Bolívar declined the crown and instead proclaimed that it rightfully belonged to Antonio José de Sucre who also declined its ownership and, by choice, gifted it to José María Córdova claiming that it was him who had emboldened the Patriots in combat.

Córdova, who had accepted the crown from Bolívar and Sucre, gifted the crown to the City of Santiago de Arma Rionegro on 10 September of 1825 and sent it with captain Nicolás Caicedo who arrived at Rionegro in January of 1826 after transversing over 4,500 kilometers from La Paz.

For over 58 years, the crown was passed along various distinguished families and individuals of Rionegro until 1883 when the Banco Oriente was founded and the crown was moved there for safekeeping and exhibition. After Banco Santander had acquired Banco Oriente in 1999, the crown was saved from being transported from the city after the director of the Museum of Religious Art raised concern that the crown along with other objects belonging to Rionegro were being packed for transportation. The crown, along with the other objects, were handed over to public officials and the crown passed to the Museum of Religious Art for exhibition and preservation.
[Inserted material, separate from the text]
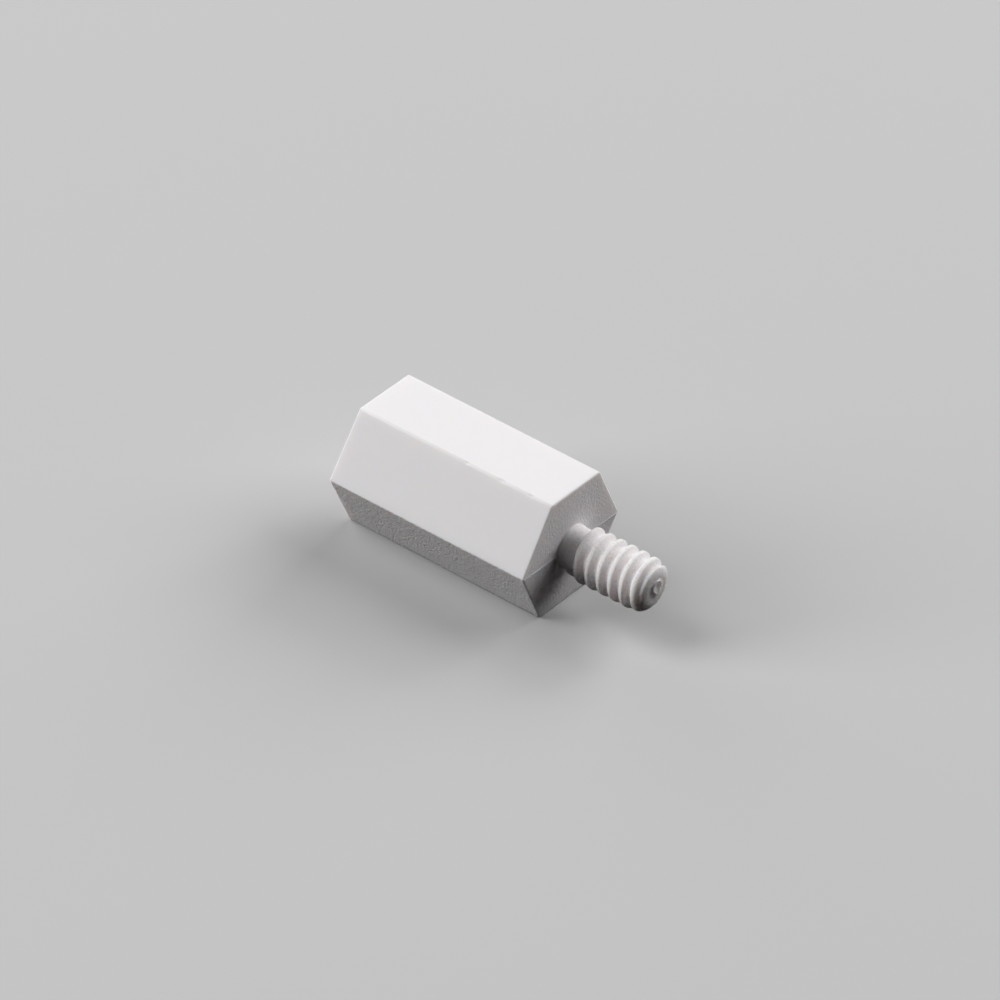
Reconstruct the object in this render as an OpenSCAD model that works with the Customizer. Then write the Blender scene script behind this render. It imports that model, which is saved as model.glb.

On 18 December 2019, after over 20 years of being exhibited at the Museum of Religious Art, the crown was relocated to the Arts Museum of Rionegro to be permanently exhibited in a specially designed display that guarantees its safekeeping.

Since its arrival in January of 1826, the crown left Rionegro for the first on 20 July 2024 to be exhibited during the independence day celebrations in the city of Concepción along with other objects which belonged to José María Córdova. The crown is currently a subject of dispute as the city of Concepción, also in the Antioquia Department, claims its ownership as the rightful birthplace of Antonio José de Sucre.

== Composition ==
The crown, which weighs about 554 grams, consists of a central belt that is 23 millimeters wide and one millimeter thick. One half of the crown is adorned with 24 gold laurel leaves and, the other, with 13 gold palm leaves representing both a laurel wreath and the Martyrs Palm. The crown is decorated with 20 gold coiled threads, seven silver florets, five diamonds, and around 200 diamond sparkles.